§ Instructions for the task: Only the lines from the one holding "function mallet(kind, side)" through the one holding "in imported if" are to be retyped, exactly as they appear, with both boundary lines included.

§ Information shown:

----

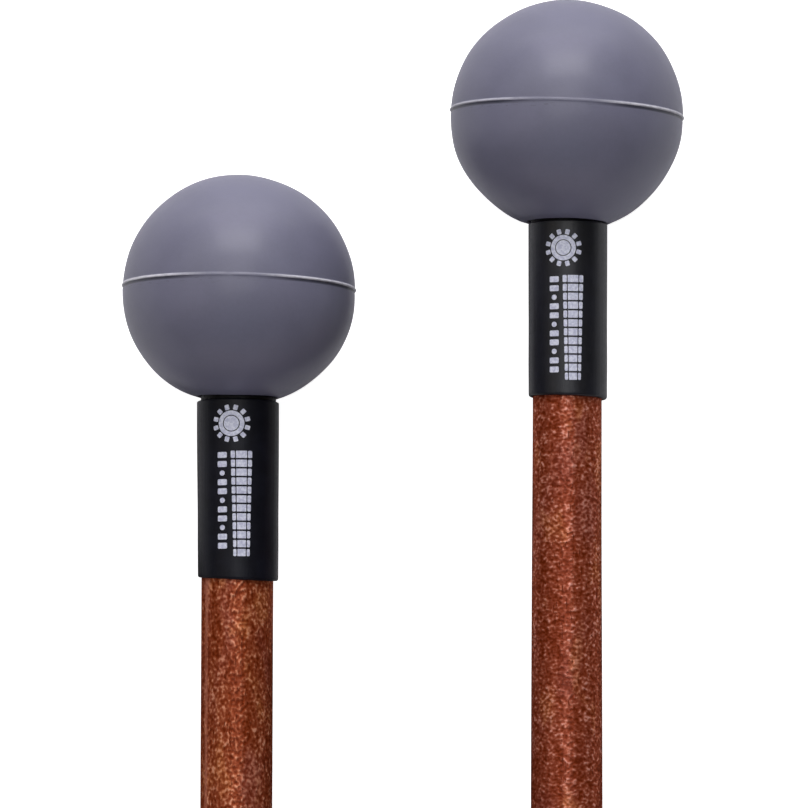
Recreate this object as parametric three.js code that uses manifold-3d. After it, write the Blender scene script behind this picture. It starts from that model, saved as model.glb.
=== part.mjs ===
// A matched pair of keyboard-percussion mallets lying side by side on a table.
//
// Each mallet is a moulded rubber ball bonded to the end of a stained hardwood dowel, with a black
// shrink sleeve over the dowel just under the ball. Millimetres, +Z up. The mallets lie along +Y with
// their heads at +Y: the ball's parting line and the lower edge of the dowel's butt end touch z = 0, so
// every dowel slopes down by just under two degrees from head to butt. The origin is the middle of the
// pair's bounding box, at the table.

import * as THREE from "three";
import { mergeVertices } from "three/addons/utils/BufferGeometryUtils.js";
import Module from "manifold-3d";

// ---- Driving dimensions -------------------------------------------------------------------------

const BALL_R = 31.75 / 2; // 1-1/4 in ball
const FLASH_OUT = 0.2; // how far the mould's parting line stands out of the ball
const FLASH_BASE = 0.45; // its width where it leaves the ball
const FLASH_CREST = 0.14; // its width at the crest

const DOWEL_R = 4.8; // 3/8 in dowel with its stain and lacquer
const DOWEL_LENGTH = 355.6; // 14 in
const OVERALL = 368.3; // tip of the ball to the butt end, 14-1/2 in
const DOWEL_TIP_CHAMFER = 0.8;
const BUTT_ROUND = 1.6; // radius of the butt end's rounded edge

const SOCKET_R = 5.15; // blind hole drilled in the ball
const BOND_R_IN = 4.9; // the adhesive film between dowel and ball
const BOND_R_OUT = 5.05;
const BOND_END = 0.4; // its thickness over the dowel's upper end
const BOND_GAP = 0.1; // clearance kept all round the film
const BOND_MOUTH = -15.1; // where the film stops, just proud of the mouth of the hole

const SLEEVE_R_IN = 4.88; // shrunk tube round the dowel
const SLEEVE_R_OUT = 5.45;
const SLEEVE_LIP = 0.28; // rounding of the tube's cut ends

const PITCH_X = 44.9; // between the two dowels' centre lines
const STAGGER_Y = 24.45; // the right-hand mallet lies this much further forward

// What differs between the two, from assembly by hand. The parting line: degrees out of square, down
// towards +X, and millimetres from the ball's centre towards the tip. The sleeve's two cut ends:
// millimetres from the ball's centre, and degrees out of square, down towards +X and +Z.
const LEFT = {
  name: "left",
  parting: { tilt: 1.2, rise: 0.65 },
  cuts: { top: { y: -15.36, x: 0.8, z: 0 }, bottom: { y: -39.55, x: 2.5, z: 4.3 } },
};
const RIGHT = {
  name: "right",
  parting: { tilt: 2.2, rise: 0.35 },
  cuts: { top: { y: -15.3, x: 0.5, z: 0 }, bottom: { y: -38.95, x: 1.9, z: 0.6 } },
};

const BALL_SIDES = 40;
const ROD_SIDES = 36;

const BUTT = BALL_R - OVERALL; // the dowel's two ends, from the ball's centre
const DOWEL_TIP = BUTT + DOWEL_LENGTH;

// ---- Finishes -----------------------------------------------------------------------------------

const rubber = new THREE.MeshStandardMaterial({ color: 0x6d6c78, roughness: 0.55, metalness: 0 });
const shrinkTube = new THREE.MeshStandardMaterial({ color: 0x17171b, roughness: 0.45, metalness: 0 });
const stainedWood = new THREE.MeshStandardMaterial({ color: 0x8c4527, roughness: 0.4, metalness: 0 });
const adhesive = new THREE.MeshStandardMaterial({ color: 0xcabf9a, roughness: 0.3, metalness: 0 });

// ---- Helpers ------------------------------------------------------------------------------------

const wasm = await Module();
wasm.setup();

const deg = THREE.MathUtils.degToRad;
const v2 = (x, y) => new THREE.Vector2(x, y);

// A solid of revolution about +Y. Its flats lie on the true radius, and one of them is turned to the
// table, so that a mallet rests on flats and not on corners.
function lathe(points, sides) {
  const corner = 1 / Math.cos(Math.PI / sides);
  const profile = points.map((p) => v2(p.x * corner, p.y));
  return new THREE.LatheGeometry(profile, sides, Math.PI / sides, Math.PI * 2);
}

function toSolid(geometry) {
  const g = geometry.clone();
  g.deleteAttribute("normal");
  g.deleteAttribute("uv");
  const m = mergeVertices(g, 1e-4);
  return new wasm.Manifold(
    new wasm.Mesh({
      numProp: 3,
      vertProperties: new Float32Array(m.attributes.position.array),
      triVerts: new Uint32Array(m.index.array),
    }),
  );
}

function toGeometry(solid) {
  const m = solid.getMesh();
  const g = new THREE.BufferGeometry();
  g.setAttribute("position", new THREE.BufferAttribute(new Float32Array(m.vertProperties), 3));
  g.setIndex(new THREE.BufferAttribute(new Uint32Array(m.triVerts), 1));
  g.computeVertexNormals();
  return g;
}

// Points of a circular arc in the profile plane, ends included. Angles are in degrees from +x.
function arc(cx, cy, r, from, to, steps) {
  const points = [];
  for (let i = 0; i <= steps; i++) {
    const a = deg(from + ((to - from) * i) / steps);
    points.push(v2(cx + r * Math.cos(a), cy + r * Math.sin(a)));
  }
  return points;
}

function mesh(name, geometry, material) {
  const m = new THREE.Mesh(geometry, material);
  m.name = name;
  return m;
}

// ---- The pieces, each about its mallet's own +Y axis with the ball's centre at 0 -----------------

// The moulded ball: a sphere with the thin raised line where the two halves of the mould met, and a
// blind hole for the dowel. The hole isn't quite on the mould's axis, so the line lies a degree or two
// out of square to it.
function ballHead({ name, parting }) {
  const latitude = (y) => (Math.asin(y / BALL_R) * 180) / Math.PI;
  const profile = [
    ...arc(0, 0, BALL_R, -90, latitude(parting.rise - FLASH_BASE / 2), 10),
    v2(BALL_R + FLASH_OUT, parting.rise - FLASH_CREST / 2),
    v2(BALL_R + FLASH_OUT, parting.rise + FLASH_CREST / 2),
    ...arc(0, 0, BALL_R, latitude(parting.rise + FLASH_BASE / 2), 90, 10),
  ];
  profile[0].x = 0;
  profile[profile.length - 1].x = 0;
  const ball = lathe(profile, BALL_SIDES).rotateZ(-deg(parting.tilt));
  const end = DOWEL_TIP + BOND_END + 2 * BOND_GAP;
  const hole = lathe([v2(0, -BALL_R - 4), v2(SOCKET_R, -BALL_R - 4), v2(SOCKET_R, end), v2(0, end)], ROD_SIDES);
  return mesh(`${name}_ball_head`, toGeometry(toSolid(ball).subtract(toSolid(hole))), rubber);
}

// The hardwood dowel: chamfered where it enters the ball, its butt end sanded to a soft edge round a
// flat face.
function dowel({ name }) {
  const profile = [
    v2(0, BUTT),
    ...arc(DOWEL_R - BUTT_ROUND, BUTT + BUTT_ROUND, BUTT_ROUND, -90, 0, 5),
    v2(DOWEL_R, DOWEL_TIP - DOWEL_TIP_CHAMFER),
    v2(DOWEL_R - DOWEL_TIP_CHAMFER, DOWEL_TIP),
    v2(0, DOWEL_TIP),
  ];
  return mesh(`${name}_handle`, lathe(profile, ROD_SIDES), stainedWood);
}

// The adhesive: a thin cup round the dowel's end, closed over its tip and open at the hole's mouth.
function bond({ name }) {
  const inside = DOWEL_TIP + BOND_GAP;
  const profile = [
    v2(BOND_R_IN, BOND_MOUTH),
    v2(BOND_R_OUT, BOND_MOUTH),
    v2(BOND_R_OUT, inside + BOND_END),
    v2(0, inside + BOND_END),
    v2(0, inside),
    v2(BOND_R_IN, inside),
    v2(BOND_R_IN, BOND_MOUTH),
  ];
  return mesh(`${name}_glue_bond`, lathe(profile, ROD_SIDES), adhesive);
}

// The shrink sleeve: a thin tube with rounded lips, its two ends cut by hand and so a little out of
// square.
function sleeve({ name, cuts }) {
  const { top, bottom } = cuts;
  const profile = [
    v2(SLEEVE_R_IN, bottom.y),
    ...arc(SLEEVE_R_OUT - SLEEVE_LIP, bottom.y + SLEEVE_LIP, SLEEVE_LIP, -90, 0, 3),
    ...arc(SLEEVE_R_OUT - SLEEVE_LIP, top.y - SLEEVE_LIP, SLEEVE_LIP, 0, 90, 3),
    v2(SLEEVE_R_IN, top.y),
    v2(SLEEVE_R_IN, bottom.y),
  ];
  const geometry = lathe(profile, ROD_SIDES);
  const p = geometry.attributes.position;
  for (let i = 0; i < p.count; i++) {
    const t = (p.getY(i) - bottom.y) / (top.y - bottom.y);
    const tiltX = THREE.MathUtils.lerp(Math.tan(deg(bottom.x)), Math.tan(deg(top.x)), t);
    const tiltZ = THREE.MathUtils.lerp(Math.tan(deg(bottom.z)), Math.tan(deg(top.z)), t);
    p.setY(i, p.getY(i) - p.getX(i) * tiltX - p.getZ(i) * tiltZ);
  }
  return mesh(`${name}_shrink_sleeve`, geometry, shrinkTube);
}

// ---- Laying the mallets down --------------------------------------------------------------------

// The slope at which the parting line and the butt's rounded edge both touch the table.
function restSlope() {
  const crest = BALL_R + FLASH_OUT;
  const reach = -BUTT - BUTT_ROUND;
  const high = (a) => crest * Math.cos(a) - reach * Math.sin(a) - (DOWEL_R - BUTT_ROUND) * Math.cos(a) - BUTT_ROUND;
  let lo = 0;
  let hi = 0.1;
  for (let i = 0; i < 60; i++) {
    const mid = (lo + hi) / 2;
    if (high(mid) > 0) lo = mid;
    else hi = mid;
  }
  return lo;
}

const SLOPE = restSlope();
const CENTRE_Z = (BALL_R + FLASH_OUT) * Math.cos(SLOPE);
// The pair's furthest point in +Y is the right-hand ball's tip, and in -Y the left-hand butt's upper edge.
const FRONT = STAGGER_Y / 2 + BALL_R;
const BACK = -STAGGER_Y / 2 + BUTT * Math.cos(SLOPE) - (DOWEL_R - BUTT_ROUND) * Math.sin(SLOPE);
const MIDDLE_Y = (FRONT + BACK) / 2;

function mallet(kind, side) {
  const group = new THREE.Group();
  group.name = `${kind.name}_mallet`;
  group.add(ballHead(kind), bond(kind), sleeve(kind), dowel(kind));
  group.position.set((side * PITCH_X) / 2, (side * STAGGER_Y) / 2 - MIDDLE_Y, CENTRE_Z);
  group.rotation.x = SLOPE;
  return group;
}

const pair = new THREE.Group();
pair.name = "mallet_pair";
pair.add(mallet(LEFT, -1), mallet(RIGHT, 1));

export default pair;
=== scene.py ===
import bpy
import bmesh
import math
import numpy as np
from mathutils import Matrix, Vector


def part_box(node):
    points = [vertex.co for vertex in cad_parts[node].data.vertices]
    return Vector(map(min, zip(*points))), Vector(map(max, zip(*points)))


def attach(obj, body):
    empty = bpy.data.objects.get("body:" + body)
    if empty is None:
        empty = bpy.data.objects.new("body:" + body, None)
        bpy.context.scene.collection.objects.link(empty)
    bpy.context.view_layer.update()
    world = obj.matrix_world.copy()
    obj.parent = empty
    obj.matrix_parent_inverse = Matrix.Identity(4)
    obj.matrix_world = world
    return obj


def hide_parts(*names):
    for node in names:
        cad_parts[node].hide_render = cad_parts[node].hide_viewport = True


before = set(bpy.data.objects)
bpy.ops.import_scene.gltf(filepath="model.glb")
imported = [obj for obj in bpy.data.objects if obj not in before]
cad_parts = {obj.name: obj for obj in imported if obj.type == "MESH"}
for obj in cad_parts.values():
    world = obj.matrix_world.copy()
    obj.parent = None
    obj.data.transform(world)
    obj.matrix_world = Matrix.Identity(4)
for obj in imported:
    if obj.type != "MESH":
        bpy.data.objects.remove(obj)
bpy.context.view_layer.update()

# ---------------------------------------------------------------------------------------------------
# A matched pair of ball mallets. Lengths below are millimetres in each mallet's own frame: the ball's
# centre at 0, +Y along the handle towards the ball's tip, +X to the right, +Z away from the table.
# ---------------------------------------------------------------------------------------------------
BALL_R = 31.75 / 2
FLASH = 0.2
OVERALL = 368.3
DOWEL_LENGTH = 355.6
BUTT = BALL_R - OVERALL
TIP = BUTT + DOWEL_LENGTH
BUTT_ROUND = 1.6
SOCKET_R = 5.15
SLOPE = math.radians(1.8406338)


def ball_centre(side):
    lo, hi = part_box(side + "_ball_head")
    return Vector(((lo.x + hi.x) / 2, hi.y - BALL_R / 1000, (BALL_R + FLASH) / 1000 * math.cos(SLOPE)))


class Mallet:
    def __init__(self, side):
        self.side = side
        self.body = "mallet_" + side
        self.centre = ball_centre(side)
        self.place = Matrix.Translation(self.centre) @ Matrix.Rotation(SLOPE, 4, "X") @ Matrix.Scale(0.001, 4)


LEFT, RIGHT = Mallet("left"), Mallet("right")


def smooth(a, b, x):
    t = np.clip((np.asarray(x, float) - a) / (b - a), 0, 1)
    return t * t * (3 - 2 * t)


def ripple(phase, seed, terms=((1, 1.0), (2, 0.8), (3, 0.6), (5, 0.5), (8, 0.35), (13, 0.25))):
    """A smooth periodic wobble of about unit size along an angle, the same on every run."""
    rng = np.random.RandomState(seed)
    out = np.zeros_like(phase, dtype=float)
    for n, a in terms:
        out += a * np.sin(n * phase + rng.uniform(0, 2 * math.pi))
    return out / sum(a for _, a in terms)


def bump(x, centre, width):
    return np.exp(-(((x - centre) / width) ** 2))


def angle_from(phi, at):
    return (phi - at + math.pi) % (2 * math.pi) - math.pi


# ---------------------------------------------------------------------------------------------------
# Mesh building
# ---------------------------------------------------------------------------------------------------
def make_object(name, mallet, verts, faces, material, uv=None):
    mesh = bpy.data.meshes.new(name)
    mesh.from_pydata([tuple(v) for v in verts], [], faces)
    mesh.validate()
    mesh.transform(mallet.place)
    mesh.polygons.foreach_set("use_smooth", [True] * len(mesh.polygons))
    obj = bpy.data.objects.new(name, mesh)
    bpy.context.scene.collection.objects.link(obj)
    mesh.materials.append(material)
    if uv is not None:
        layer = mesh.uv_layers.new(name="OFBake")
        layer.data.foreach_set("uv", np.asarray(uv, np.float32).ravel())
    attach(obj, mallet.body)
    return obj


def grid_solid(name, mallet, rings, material, closed=False, caps=(None, None)):
    """Rings of points (rings x columns x 3) joined into one closed skin. closed joins the last ring to the
    first, for a tube; caps gives the middle point of the first and last ring, where the skin ends."""
    rings = np.asarray(rings, float)
    n, m, _ = rings.shape
    verts = [tuple(p) for p in rings.reshape(-1, 3)]
    faces = []
    last = n if closed else n - 1
    for i in range(last):
        a, b = i * m, ((i + 1) % n) * m
        for j in range(m):
            k = (j + 1) % m
            faces.append((a + j, a + k, b + k, b + j))
    if caps[0] is not None:
        c = len(verts)
        verts.append(tuple(caps[0]))
        faces += [(c, (j + 1) % m, j) for j in range(m)]
    if caps[1] is not None:
        c = len(verts)
        verts.append(tuple(caps[1]))
        base = (n - 1) * m
        faces += [(c, base + j, base + (j + 1) % m) for j in range(m)]
    obj = make_object(name, mallet, verts, faces, material)
    face_out(obj)
    return obj


def face_out(obj):
    bm = bmesh.new()
    bm.from_mesh(obj.data)
    bmesh.ops.recalc_face_normals(bm, faces=bm.faces)
    bm.to_mesh(obj.data)
    bm.free()


def columns(m):
    return np.arange(m) * (2 * math.pi / m)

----

§ Result for this exercise:
function mallet(kind, side) {
  const group = new THREE.Group();
  group.name = `${kind.name}_mallet`;
  group.add(ballHead(kind), bond(kind), sleeve(kind), dowel(kind));
  group.position.set((side * PITCH_X) / 2, (side * STAGGER_Y) / 2 - MIDDLE_Y, CENTRE_Z);
  group.rotation.x = SLOPE;
  return group;
}

const pair = new THREE.Group();
pair.name = "mallet_pair";
pair.add(mallet(LEFT, -1), mallet(RIGHT, 1));

export default pair;
=== scene.py ===
import bpy
import bmesh
import math
import numpy as np
from mathutils import Matrix, Vector


def part_box(node):
    points = [vertex.co for vertex in cad_parts[node].data.vertices]
    return Vector(map(min, zip(*points))), Vector(map(max, zip(*points)))


def attach(obj, body):
    empty = bpy.data.objects.get("body:" + body)
    if empty is None:
        empty = bpy.data.objects.new("body:" + body, None)
        bpy.context.scene.collection.objects.link(empty)
    bpy.context.view_layer.update()
    world = obj.matrix_world.copy()
    obj.parent = empty
    obj.matrix_parent_inverse = Matrix.Identity(4)
    obj.matrix_world = world
    return obj


def hide_parts(*names):
    for node in names:
        cad_parts[node].hide_render = cad_parts[node].hide_viewport = True


before = set(bpy.data.objects)
bpy.ops.import_scene.gltf(filepath="model.glb")
imported = [obj for obj in bpy.data.objects if obj not in before]
cad_parts = {obj.name: obj for obj in imported if obj.type == "MESH"}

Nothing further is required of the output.